Exercise requirements:
Keep only the lines from the top of the listing through the one with "bm.faces.new((a[i], a[j], b[j], b[i]))", and reproduce them unaltered.

Supplied information:
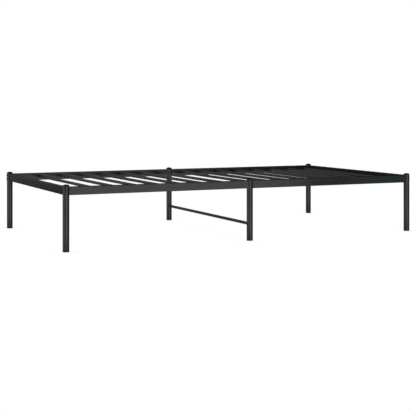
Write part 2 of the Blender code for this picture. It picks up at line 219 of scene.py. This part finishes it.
def subtract(ob, cutter_bm):
    """Cuts the closed shapes in cutter_bm out of a piece, and applies it."""
    bmesh.ops.recalc_face_normals(cutter_bm, faces=cutter_bm.faces)
    cutter_mesh = bpy.data.meshes.new(ob.name + "_holes")
    cutter_bm.to_mesh(cutter_mesh)
    cutter_bm.free()
    cutter = bpy.data.objects.new(ob.name + "_holes", cutter_mesh)
    bpy.context.scene.collection.objects.link(cutter)
    mod = ob.modifiers.new("holes", "BOOLEAN")
    mod.operation = "DIFFERENCE"
    mod.solver = "EXACT"
    mod.object = cutter
    graph = bpy.context.evaluated_depsgraph_get()
    result = bpy.data.meshes.new_from_object(ob.evaluated_get(graph))
    ob.modifiers.remove(mod)
    ob.data = result
    result.shade_smooth()
    result.set_sharp_from_angle(angle=math.radians(32.0))
    bpy.data.objects.remove(cutter, do_unlink=True)


def add_drill(bm, radius, seg, start, end):
    """A closed cylinder between two points, for a cutter."""
    start, end = Vector(start), Vector(end)
    turn = (end - start).to_track_quat("Z", "Y").to_matrix()
    rings = []
    for base in (start, end):
        rings.append([bm.verts.new(base + turn @ Vector((radius * math.cos(2 * math.pi * (i + 0.5) / seg),
                                                         radius * math.sin(2 * math.pi * (i + 0.5) / seg), 0.0)))
                      for i in range(seg)])
    bridge(bm, rings[0], rings[1])
    bm.faces.new(rings[0][::-1])
    bm.faces.new(rings[1])


def bridge(bm, a, b):
    n = len(a)
    for i in range(n):
        j = (i + 1) % n
        bm.faces.new((a[i], a[j], b[j], b[i]))


def fan(bm, centre, ring):
    n = len(ring)
    for i in range(n):
        bm.faces.new((centre, ring[i], ring[(i + 1) % n]))


def arc(cx, cz, r, a0, a1, steps):
    return [(cx + r * math.cos(math.radians(a0 + (a1 - a0) * k / steps)),
             cz + r * math.sin(math.radians(a0 + (a1 - a0) * k / steps)))
            for k in range(steps + 1)]


def turned(bm, profile, seg, place, axis="Z", closed=False):
    """Turns (radius, height) points about an axis through place."""
    rings = []
    for radius, h in profile:
        ring = []
        count = 1 if radius < 1e-9 else seg
        for i in range(count):
            a = 2.0 * math.pi * (i + 0.5) / seg
            u, v = radius * math.cos(a), radius * math.sin(a)
            if axis == "Z":
                p = Vector((u, v, h))
            elif axis == "Y":
                p = Vector((u, h, v))
            else:
                p = Vector((h, u, v))
            ring.append(bm.verts.new(Vector(place) + p))
        rings.append(ring)
    pairs = list(zip(rings[:-1], rings[1:]))
    if closed:
        pairs.append((rings[-1], rings[0]))
    for a, b in pairs:
        if len(a) == 1:
            fan(bm, a[0], b)
        elif len(b) == 1:
            fan(bm, b[0], a)
        else:
            bridge(bm, a, b)


def coped(y, extra=GAP):
    reach = LEG_R + extra
    return math.sqrt(max(reach * reach - y * y, 0.0))


def tube_profile(ro, ri, z0, z1, edge):
    """Tube wall outline with rounded rims, closed on itself."""
    return (arc(ro - edge, z0 + edge, edge, -90, 0, 3) + arc(ro - edge, z1 - edge, edge, 0, 90, 3)
            + arc(ri + edge, z1 - edge, edge, 90, 180, 3) + arc(ri + edge, z0 + edge, edge, 180, 270, 3))


def section(width, height, corner, steps, flats):
    """Rounded outline in (across, up), counter-clockwise, starting at the
    upper end of the +across side."""
    hy, hz = width / 2.0, height / 2.0
    pts = []
    for index, (cy, cz, start) in enumerate(((hy - corner, hz - corner, 0), (-hy + corner, hz - corner, 90),
                                             (-hy + corner, -hz + corner, 180), (hy - corner, -hz + corner, 270))):
        pts += arc(cy, cz, corner, start, start + 90, steps)
        if index in (0, 2):
            y0, z = pts[-1]
            pts += [(y0 - 2.0 * y0 * k / flats, z) for k in range(1, flats)]
    return pts


# --------------------------------------------------------------------- pieces
LEG_NODES = [(f"corner_leg_{s}_{e}", f"{s}_{e}", e) for e in ENDS for s in SIDES]
LEG_NODES += [(f"middle_leg_{s}", f"middle_{s}", None) for s in SIDES]

rail_z = centre_of("side_rail_front_left").z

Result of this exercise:
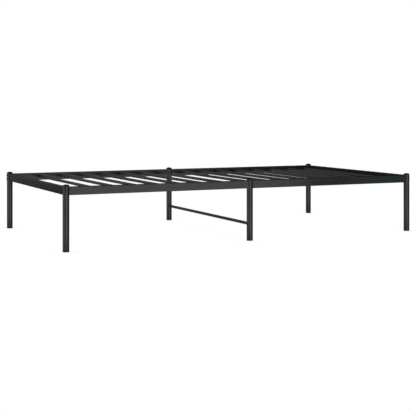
Write part 2 of the Blender code for this picture. It picks up at line 219 of scene.py. This part finishes it.
def subtract(ob, cutter_bm):
    """Cuts the closed shapes in cutter_bm out of a piece, and applies it."""
    bmesh.ops.recalc_face_normals(cutter_bm, faces=cutter_bm.faces)
    cutter_mesh = bpy.data.meshes.new(ob.name + "_holes")
    cutter_bm.to_mesh(cutter_mesh)
    cutter_bm.free()
    cutter = bpy.data.objects.new(ob.name + "_holes", cutter_mesh)
    bpy.context.scene.collection.objects.link(cutter)
    mod = ob.modifiers.new("holes", "BOOLEAN")
    mod.operation = "DIFFERENCE"
    mod.solver = "EXACT"
    mod.object = cutter
    graph = bpy.context.evaluated_depsgraph_get()
    result = bpy.data.meshes.new_from_object(ob.evaluated_get(graph))
    ob.modifiers.remove(mod)
    ob.data = result
    result.shade_smooth()
    result.set_sharp_from_angle(angle=math.radians(32.0))
    bpy.data.objects.remove(cutter, do_unlink=True)


def add_drill(bm, radius, seg, start, end):
    """A closed cylinder between two points, for a cutter."""
    start, end = Vector(start), Vector(end)
    turn = (end - start).to_track_quat("Z", "Y").to_matrix()
    rings = []
    for base in (start, end):
        rings.append([bm.verts.new(base + turn @ Vector((radius * math.cos(2 * math.pi * (i + 0.5) / seg),
                                                         radius * math.sin(2 * math.pi * (i + 0.5) / seg), 0.0)))
                      for i in range(seg)])
    bridge(bm, rings[0], rings[1])
    bm.faces.new(rings[0][::-1])
    bm.faces.new(rings[1])


def bridge(bm, a, b):
    n = len(a)
    for i in range(n):
        j = (i + 1) % n
        bm.faces.new((a[i], a[j], b[j], b[i]))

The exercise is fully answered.